I am having trouble wrapping my head around the concept of equivalence classes. Here is the question:
Let $X$ be the set of all nonempty subsets of the set $\{1,2,3,…,10\}$. Define the
relation $R$ on $X$ by: for all $A, B \in X$ , $ARB$ if and only if the smallest element of $A$ is equal to the smallest element of $B$. For example $\{1,2,3\}R\{1,3,5,8\}$ because the smallest element of each set is $1$.
a) Find and simplify the number of equivalence classes of $R$. Explain.

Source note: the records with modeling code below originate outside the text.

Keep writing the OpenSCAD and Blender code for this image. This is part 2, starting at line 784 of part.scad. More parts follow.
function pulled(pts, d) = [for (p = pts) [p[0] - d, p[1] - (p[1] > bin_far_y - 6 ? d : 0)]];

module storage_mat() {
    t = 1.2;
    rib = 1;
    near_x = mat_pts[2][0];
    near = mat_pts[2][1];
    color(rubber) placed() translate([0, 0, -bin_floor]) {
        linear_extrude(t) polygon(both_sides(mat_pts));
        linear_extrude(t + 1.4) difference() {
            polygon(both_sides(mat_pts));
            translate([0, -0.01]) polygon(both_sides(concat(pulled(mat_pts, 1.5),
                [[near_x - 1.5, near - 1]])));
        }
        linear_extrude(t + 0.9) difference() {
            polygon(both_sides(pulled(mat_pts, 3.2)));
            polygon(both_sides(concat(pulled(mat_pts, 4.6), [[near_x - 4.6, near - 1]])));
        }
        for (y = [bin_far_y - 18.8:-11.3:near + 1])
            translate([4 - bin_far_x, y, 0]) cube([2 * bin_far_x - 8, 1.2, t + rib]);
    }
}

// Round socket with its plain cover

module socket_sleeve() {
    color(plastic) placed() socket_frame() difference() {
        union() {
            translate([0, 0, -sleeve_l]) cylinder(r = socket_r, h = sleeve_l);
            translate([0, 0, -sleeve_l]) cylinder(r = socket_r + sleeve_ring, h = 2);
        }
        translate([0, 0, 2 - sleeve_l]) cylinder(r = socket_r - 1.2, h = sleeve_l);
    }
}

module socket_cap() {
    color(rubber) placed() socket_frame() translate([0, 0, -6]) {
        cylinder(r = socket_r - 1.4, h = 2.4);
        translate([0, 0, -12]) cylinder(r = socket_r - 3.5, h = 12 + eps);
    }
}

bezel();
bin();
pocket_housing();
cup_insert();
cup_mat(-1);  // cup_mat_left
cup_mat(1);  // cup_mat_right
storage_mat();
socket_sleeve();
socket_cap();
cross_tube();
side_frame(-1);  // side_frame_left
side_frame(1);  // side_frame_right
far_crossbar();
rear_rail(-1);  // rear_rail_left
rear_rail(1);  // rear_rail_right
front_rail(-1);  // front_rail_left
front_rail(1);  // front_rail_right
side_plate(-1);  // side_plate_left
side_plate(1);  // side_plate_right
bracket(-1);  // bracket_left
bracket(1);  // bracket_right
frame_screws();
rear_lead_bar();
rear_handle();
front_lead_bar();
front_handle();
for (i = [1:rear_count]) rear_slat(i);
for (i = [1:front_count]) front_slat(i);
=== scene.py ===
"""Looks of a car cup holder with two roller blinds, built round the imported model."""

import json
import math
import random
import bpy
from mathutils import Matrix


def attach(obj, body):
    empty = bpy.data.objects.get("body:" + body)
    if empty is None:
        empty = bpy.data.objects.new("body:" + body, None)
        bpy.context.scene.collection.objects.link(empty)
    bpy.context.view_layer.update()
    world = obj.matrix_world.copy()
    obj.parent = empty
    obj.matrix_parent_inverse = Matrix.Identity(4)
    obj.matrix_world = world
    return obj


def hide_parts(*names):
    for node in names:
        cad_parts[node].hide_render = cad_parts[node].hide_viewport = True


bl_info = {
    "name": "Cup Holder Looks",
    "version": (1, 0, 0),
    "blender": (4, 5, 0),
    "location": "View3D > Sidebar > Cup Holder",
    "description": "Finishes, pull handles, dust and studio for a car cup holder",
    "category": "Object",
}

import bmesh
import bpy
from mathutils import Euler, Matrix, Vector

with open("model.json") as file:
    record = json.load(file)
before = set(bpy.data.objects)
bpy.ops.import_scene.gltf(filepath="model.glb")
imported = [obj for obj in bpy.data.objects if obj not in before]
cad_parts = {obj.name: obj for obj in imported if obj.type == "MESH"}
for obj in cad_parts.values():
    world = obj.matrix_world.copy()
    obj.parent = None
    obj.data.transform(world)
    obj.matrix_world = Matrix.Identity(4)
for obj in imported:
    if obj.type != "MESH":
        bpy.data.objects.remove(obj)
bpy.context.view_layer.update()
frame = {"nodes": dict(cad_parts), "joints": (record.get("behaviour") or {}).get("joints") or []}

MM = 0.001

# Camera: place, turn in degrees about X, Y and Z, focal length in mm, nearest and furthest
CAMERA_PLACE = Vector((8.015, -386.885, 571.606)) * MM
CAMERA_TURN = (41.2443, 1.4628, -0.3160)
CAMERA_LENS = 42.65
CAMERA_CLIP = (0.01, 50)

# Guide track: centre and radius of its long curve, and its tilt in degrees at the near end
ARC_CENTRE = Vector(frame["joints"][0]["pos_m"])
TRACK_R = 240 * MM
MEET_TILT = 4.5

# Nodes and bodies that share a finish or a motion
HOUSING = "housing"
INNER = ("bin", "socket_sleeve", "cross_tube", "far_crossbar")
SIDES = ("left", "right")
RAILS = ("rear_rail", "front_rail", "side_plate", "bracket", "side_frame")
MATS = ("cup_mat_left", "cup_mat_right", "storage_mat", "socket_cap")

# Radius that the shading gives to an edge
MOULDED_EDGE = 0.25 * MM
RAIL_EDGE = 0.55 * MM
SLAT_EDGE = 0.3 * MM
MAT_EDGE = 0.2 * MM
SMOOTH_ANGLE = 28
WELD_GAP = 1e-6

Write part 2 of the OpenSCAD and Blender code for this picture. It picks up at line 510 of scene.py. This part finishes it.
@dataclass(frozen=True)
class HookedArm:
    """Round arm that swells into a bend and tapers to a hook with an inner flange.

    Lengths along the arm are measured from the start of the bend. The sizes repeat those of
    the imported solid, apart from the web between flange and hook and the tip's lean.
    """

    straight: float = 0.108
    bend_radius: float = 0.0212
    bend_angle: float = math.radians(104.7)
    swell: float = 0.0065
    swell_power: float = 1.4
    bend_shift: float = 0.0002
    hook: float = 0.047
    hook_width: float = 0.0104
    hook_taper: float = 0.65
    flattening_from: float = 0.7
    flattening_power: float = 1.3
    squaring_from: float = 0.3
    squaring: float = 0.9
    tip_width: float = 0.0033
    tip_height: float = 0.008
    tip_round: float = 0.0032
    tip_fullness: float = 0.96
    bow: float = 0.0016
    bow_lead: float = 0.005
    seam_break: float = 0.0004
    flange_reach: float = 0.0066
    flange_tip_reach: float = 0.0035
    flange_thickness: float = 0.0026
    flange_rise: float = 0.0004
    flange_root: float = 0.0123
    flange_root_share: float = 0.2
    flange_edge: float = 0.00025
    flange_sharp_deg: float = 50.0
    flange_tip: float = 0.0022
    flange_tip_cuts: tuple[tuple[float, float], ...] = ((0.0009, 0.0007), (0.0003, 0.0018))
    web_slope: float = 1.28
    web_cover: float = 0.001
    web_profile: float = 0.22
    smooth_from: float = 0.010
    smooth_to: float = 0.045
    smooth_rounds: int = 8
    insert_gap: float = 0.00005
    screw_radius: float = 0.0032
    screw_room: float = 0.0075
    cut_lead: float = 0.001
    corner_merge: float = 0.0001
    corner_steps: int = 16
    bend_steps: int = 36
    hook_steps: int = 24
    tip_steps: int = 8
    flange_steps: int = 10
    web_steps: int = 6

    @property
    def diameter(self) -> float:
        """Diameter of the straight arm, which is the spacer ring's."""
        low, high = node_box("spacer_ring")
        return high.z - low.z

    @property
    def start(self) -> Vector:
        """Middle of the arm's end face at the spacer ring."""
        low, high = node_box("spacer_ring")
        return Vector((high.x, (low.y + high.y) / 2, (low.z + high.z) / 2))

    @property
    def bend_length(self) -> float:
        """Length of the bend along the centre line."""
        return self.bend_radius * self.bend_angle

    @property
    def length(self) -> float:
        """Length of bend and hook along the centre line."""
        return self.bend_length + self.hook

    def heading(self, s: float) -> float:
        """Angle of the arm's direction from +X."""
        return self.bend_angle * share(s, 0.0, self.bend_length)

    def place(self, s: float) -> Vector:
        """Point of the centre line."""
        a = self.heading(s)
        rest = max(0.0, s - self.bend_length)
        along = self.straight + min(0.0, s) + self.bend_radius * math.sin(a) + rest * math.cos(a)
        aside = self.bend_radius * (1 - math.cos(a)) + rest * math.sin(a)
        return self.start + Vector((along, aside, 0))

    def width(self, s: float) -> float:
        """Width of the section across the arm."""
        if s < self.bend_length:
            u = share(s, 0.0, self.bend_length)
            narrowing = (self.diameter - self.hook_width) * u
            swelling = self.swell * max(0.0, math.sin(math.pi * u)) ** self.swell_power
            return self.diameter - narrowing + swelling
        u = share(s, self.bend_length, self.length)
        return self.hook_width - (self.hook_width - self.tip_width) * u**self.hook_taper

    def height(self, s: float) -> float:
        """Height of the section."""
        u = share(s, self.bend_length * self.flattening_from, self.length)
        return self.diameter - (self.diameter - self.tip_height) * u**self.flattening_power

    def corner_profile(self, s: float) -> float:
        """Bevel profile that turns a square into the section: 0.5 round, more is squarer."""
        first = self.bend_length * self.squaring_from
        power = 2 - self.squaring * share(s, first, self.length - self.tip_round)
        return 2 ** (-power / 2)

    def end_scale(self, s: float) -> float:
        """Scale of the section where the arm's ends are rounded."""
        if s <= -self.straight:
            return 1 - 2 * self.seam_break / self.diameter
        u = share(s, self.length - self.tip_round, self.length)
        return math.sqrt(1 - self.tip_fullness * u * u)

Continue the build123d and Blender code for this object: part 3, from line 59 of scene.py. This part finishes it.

b) Find and simplify the number of elements in the equivalence class $\{2,6,7\}$. Explain
c) Find and simplify the number of four-element sets which are elements of the equivalence
class $\{2,6,7\}$. Explain.
Thanks.
Best Answer
(a) If $A$ and $B$ are in the same equivalence class $[A]$, the $A$ is related to $B$. That is, $A$ and $B$ have the same smallest element. How many possible smallest elements are there? That is, how many elements are there in $\{1, 2, ... , 10\}$?
(b) Any set which contains $2$ but does not contain $1$ is related to $\{2, 6, 7\}$. How many nonempty subsets can you construct which contain $2$ but do not contain $1$?
(c) How many of the sets from (b) have 4 elements?